The Orange County Register

Published April 28, 2009

An Irvine man who claims to have worked as an FBI informant said he was asked by agents to identify photos of Middle Eastern men who worked out at Orange County gyms as part of an effort to identify terrorist cells in the U.S.

Craig Monteilh said he worked as an informant from July 2006 to October 2007. He said he identified hundreds of Middle Eastern men in pictures that appeared to be taken from surveillance footage from several O.C. gyms. He said agents asked him to act as a “magnet” for members of the Muslim community – work out with them, and provide information, such as names and telephone numbers to the FBI.

Agents were interested only in young Middle Easter men, Monteilh said, and when a picture was identified as someone that was not, “they (pictures) were discarded,” he said.

Officials at the FBI declined to address specific allegations, saying they could not comment on investigative techniques or ongoing investigations, but said suggestions that the agency may be racially profiling an ethnic group were absurd and unfair.
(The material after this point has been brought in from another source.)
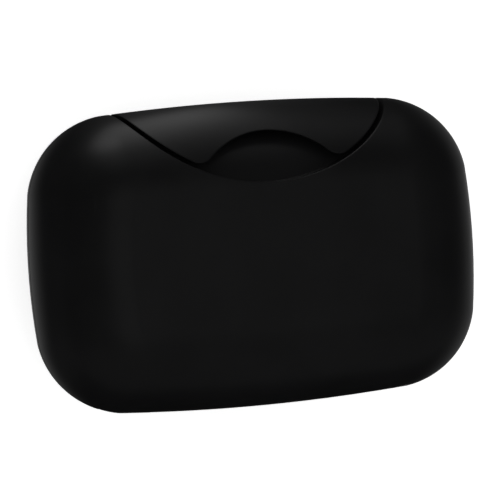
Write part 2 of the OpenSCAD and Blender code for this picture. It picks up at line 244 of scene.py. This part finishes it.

“To suggest that the FBI targets individuals based on their ethnicity is beyond absurd, and can unfairly damage the reputation of a community,” said Laura Eimiller, spokeswoman for the FBI. “Investigations are structured to protect the civil liberties of all, and are conducted…(Click here, to read more.)

Man says he informed on Muslims for FBI

When Craig Monteilh went public as an informant for the FBI, it set in motion a series of events. As an informant, he helped to build the case against Ahmadullah Sais Niazi, but months later he would be working with Niazi’s attorney and the American Civil Liberties Union.

This was the first time he went public with his claims, and his work with the FBI. In the coming months, however, his attitude and his comments about working with the FBI changed drastically.

While first talking about the need for informants and the type of surveillance he was involved in, he would later issue a public apology to the Muslim community.

Here is the story:

Man says he informed on Muslims for FBI

 

Craig Monteilh
Craig Monteilh, JOSHUA SUDOCK, THE ORANGE COUNTY REGISTER

 

 

By SALVADOR HERNANDEZ, DOUG IRVING and SEAN EMERY

Published Feb. 26, 2009

IRVINE – For more than a year, Craig Monteilh pretended to be someone he wasn’t. He donned Muslim garb, told those around him he was embracing Islam and investigated the people who considered him a friend, he said.

From July 2006 to October 2007, his job was to infiltrate the Muslim community in Orange County and weed out any possible terrorist threats, he said in an interview Thursday.

The Irvine man – a convicted con artist – said he infiltrated local mosques under the persona of Farouk al-Aziz and recorded conversations about blowing up buildings and setting off explosives inside busy shopping centers. He said he did so under the guidance of agents from the FBI.

Several of the conversations he said he recorded were with Ahmadullah Sais Niazi, a Tustin man who was arrested Friday on several immigration-fraud charges. According to a federal indictment, Niazi lied in his application for citizenship and a U.S. passport by hiding links to terrorist organizations and suspects, including a brother-in-law suspected of being Osama bin Laden’s security coordinator.

Monteilh, 46, has been convicted of fraud and grand theft and recently served a prison sentence for conning two women out of more than $157,000. The Islamic Center of Irvine received a restraining order against him in 2007 after members complained that he was asking people “to join him a terrorist plot,” according to court documents.